The bill strengthens athlete representation and U.S. leverage to reform WADA — improving fairness and anti-doping enforcement — but risks reduced cooperation, administrative delays, and potential costs if U.S. dues are withheld.
U.S. athletes will gain stronger protections and more meaningful representation in WADA decision-making, increasing athlete voice in anti-doping policies and procedural fairness.
International anti-doping enforcement may be strengthened because the bill pushes WADA to adopt conflict-of-interest rules and act against systemic doping, which can improve fairness and athlete safety in international sport.
Taxpayers and Congress gain stronger U.S. leverage and oversight tools (via ONDCP reporting and conditional withholding of dues) to press for governance reforms at WADA.
Athletes, USADA, and the U.S. Olympic Committee could lose influence and practical cooperation if withholding U.S. dues reduces U.S. access to WADA decision-making or hinders joint anti-doping operations.
ONDCP, Congress, and related agencies will face added administrative burdens and potential delays from required determinations, reporting, and review processes, which could slow U.S. participation in WADA initiatives.
Taxpayers could face indirect economic and reputational costs if withholding dues triggers diplomatic disputes, increases legal or diplomatic spending, or otherwise raises the costs of securing desired reforms.
Based on analysis of 2 sections of legislative text.
Gives ONDCP authority to assess and push for WADA governance reforms, require reports and spending plans, and—if governance is inadequate—seek U.S. representation and may withhold U.S. WADA dues.

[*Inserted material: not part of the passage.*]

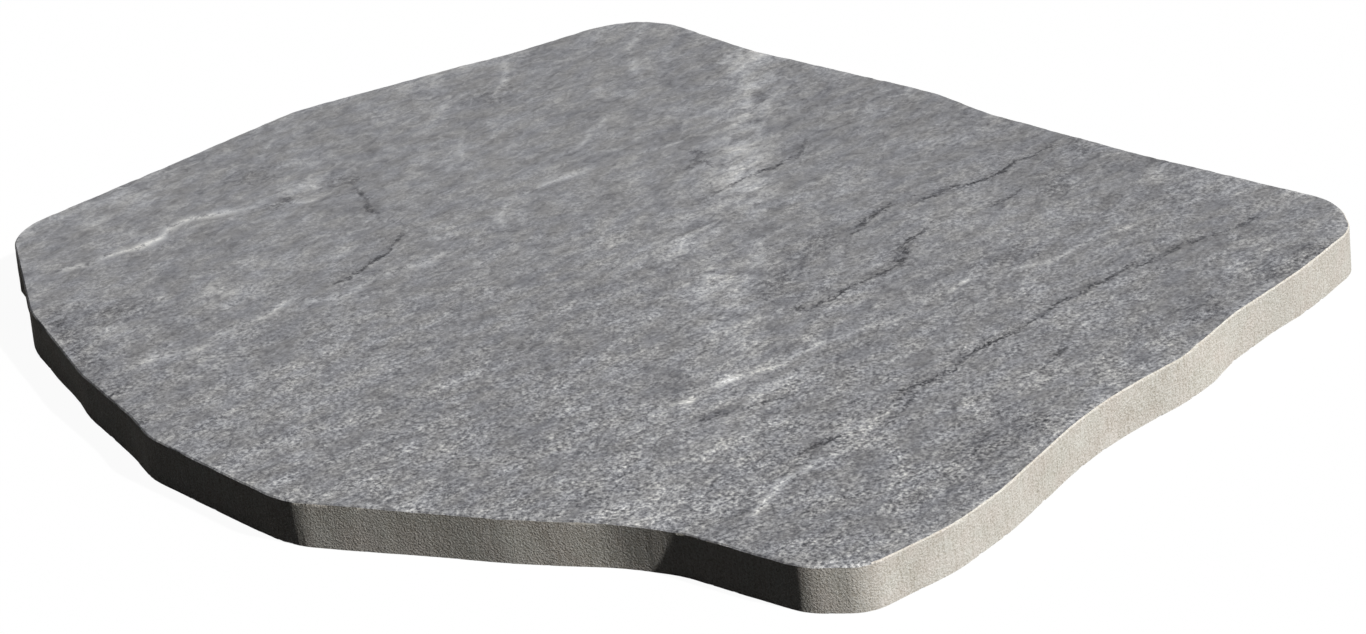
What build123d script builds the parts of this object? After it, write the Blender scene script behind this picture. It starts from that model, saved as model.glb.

Introduced January 23, 2025 by John Moolenaar · Last progress January 23, 2025
Requires the Office of National Drug Control Policy (ONDCP) to evaluate World Anti-Doping Agency (WADA) governance and to use available tools to push for credible, independent governance with meaningful athlete roles and fair U.S. representation. If ONDCP finds WADA governance inadequate, it must act to secure U.S. representation, may withhold U.S. WADA dues (after consulting Congress), produce reports explaining barriers, and provide a spending plan before obligating funds to WADA.